* Begin Collected data *
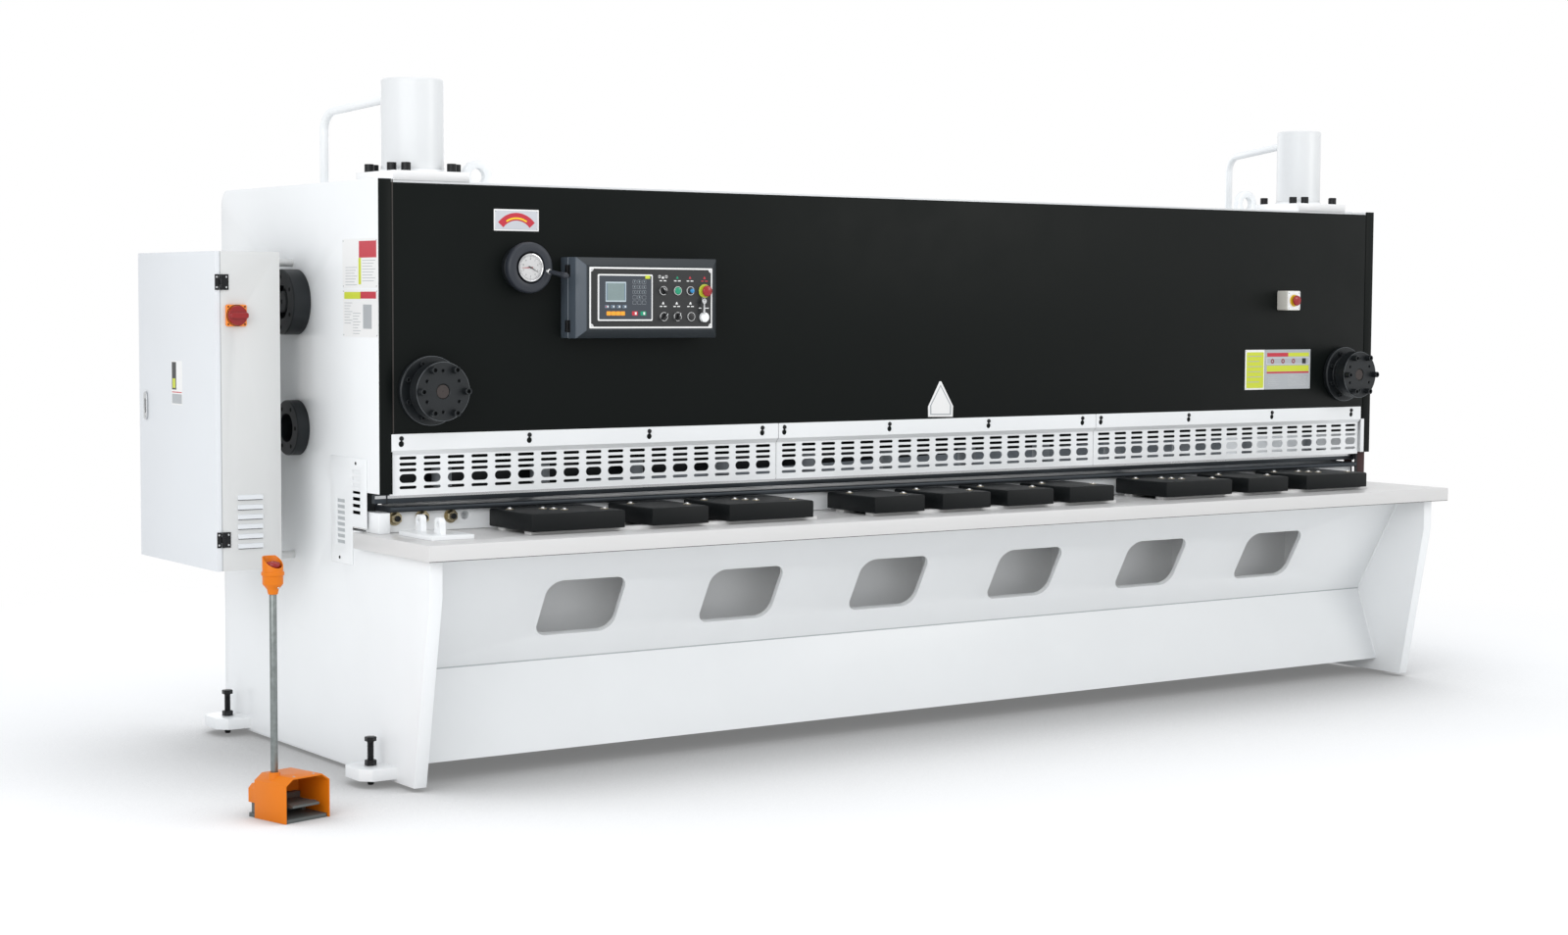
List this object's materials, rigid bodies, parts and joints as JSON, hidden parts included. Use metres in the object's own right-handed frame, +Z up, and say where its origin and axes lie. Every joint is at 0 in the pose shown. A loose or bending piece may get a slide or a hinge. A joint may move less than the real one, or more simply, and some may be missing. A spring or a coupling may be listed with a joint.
{
  "type": "hydraulic guillotine shear",
  "caption": "Hydraulic guillotine shear for sheet metal: raked knife beam between side plates, table with support blocks, finger guard, control cabinet and foot switch.",
  "frame": {"origin": "middle of the whole assembly's box, on the floor", "axes": "+X along the cutting length towards the right end, +Y from the operator to the back, +Z up"},
  "size_m": [4.794, 1.5706, 2.059],
  "materials": {
    "white_paint": "satin",
    "black_paint": "semi-gloss",
    "grey_paint": "satin",
    "charcoal_block": "rough",
    "black_casting": "oiled",
    "blade_steel": "ground",
    "black_oxide": "black oxide",
    "box_paint": "fine texture",
    "dial_face": "gloss",
    "black_plastic": "satin",
    "light_plastic": "satin",
    "red_plastic": "gloss",
    "orange_plate": "satin",
    "orange_paint": "satin",
    "grey_casting": "cast",
    "plated_tube": "satin"
  },
  "bodies": {
    "frame": {"side_frame_left": "white_paint", "side_frame_right": "white_paint", "guard_left": "white_paint", "guard_middle": "white_paint", "guard_right": "white_paint", "table_plate": "white_paint", "table_base": "white_paint", "top_beam": "white_paint", "cylinder_left": "white_paint", "cylinder_right": "white_paint", "cylinder_pipe_left": "white_paint", "cylinder_pipe_right": "white_paint", "vent_cover": "white_paint", "corner_bracket": "white_paint", "cabinet_shell": "white_paint", "oil_tank": "white_paint", "sheet_slide": "white_paint", "front_panel": "black_paint", "hold_down_beam": "black_paint", "blade_seat": "black_paint", "support_blocks_left": "charcoal_block", "support_blocks_middle": "charcoal_block", "support_blocks_right": "charcoal_block", "front_guide_left": "black_casting", "front_guide_right": "black_casting", "side_guide_upper_left": "black_casting", "side_guide_upper_right": "black_casting", "side_guide_lower_left": "black_casting", "side_guide_lower_right": "black_casting", "lower_blade": "blade_steel", "levelling_screws_left": "black_oxide", "levelling_screws_right": "black_oxide", "control_box": "box_paint", "gap_dial": "dial_face", "stop_box": "light_plastic", "isolator_plate": "orange_plate", "foot_cover": "orange_paint", "foot_shroud": "orange_paint", "foot_base": "grey_casting", "foot_post": "plated_tube"},
    "knife": {"knife_beam": "grey_paint", "upper_blade": "blade_steel", "back_gauge": "grey_paint"},
    "door": {"cabinet_door": "white_paint"},
    "isolator": {"isolator_knob": "red_plastic"},
    "control_stop": {"control_stop_button": "red_plastic"},
    "handwheel": {"gap_handwheel": "black_plastic"},
    "panel_stop": {"stop_box_button": "red_plastic"},
    "pedal": {"foot_pedal": "grey_casting"},
    "foot_stop": {"foot_stop_button": "red_plastic"}
  },
  "joints": [
    {"name": "knife_stroke", "type": "slide", "parent": "frame", "child": "knife", "axis": [0, 0, -1], "range_m": [0, 0.138]},
    {"name": "cabinet_door_hinge", "type": "hinge", "parent": "frame", "child": "door", "pos_m": [-2.19602, 0.01832, 1.072], "axis": [0, 0, 1], "range_deg": [0, 110]},
    {"name": "isolator_turn", "type": "hinge", "parent": "frame", "child": "isolator", "pos_m": [-2.15002, 0.02332, 1.356], "axis": [0, -1, 0], "range_deg": [0, 90]},
    {"name": "control_stop_press", "type": "slide", "parent": "frame", "child": "control_stop", "axis": [0, 1, 0], "range_m": [0, 0.006]},
    {"name": "handwheel_turn", "type": "hinge", "parent": "frame", "child": "handwheel", "pos_m": [-1.41202, -0.37168, 1.502], "axis": [0, -1, 0], "continuous": true},
    {"name": "panel_stop_press", "type": "slide", "parent": "frame", "child": "panel_stop", "axis": [0, 1, 0], "range_m": [0, 0.006]},
    {"name": "pedal_press", "type": "hinge", "parent": "frame", "child": "pedal", "pos_m": [-2.31224, -0.66869, 0.026], "axis": [0.9703, 0.2419, 0], "range_deg": [0, 12], "stiffness_Nm_per_rad": 6, "springref_deg": -14.32},
    {"name": "foot_stop_press", "type": "slide", "parent": "frame", "child": "foot_stop", "axis": [0, 0, -1], "range_m": [0, 0.005]}
  ]
}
* End Collected data *
| Written task |
What is the number of lines in the listing that include the word "bodies"? Give that number and nothing else.

| Result for this task |
2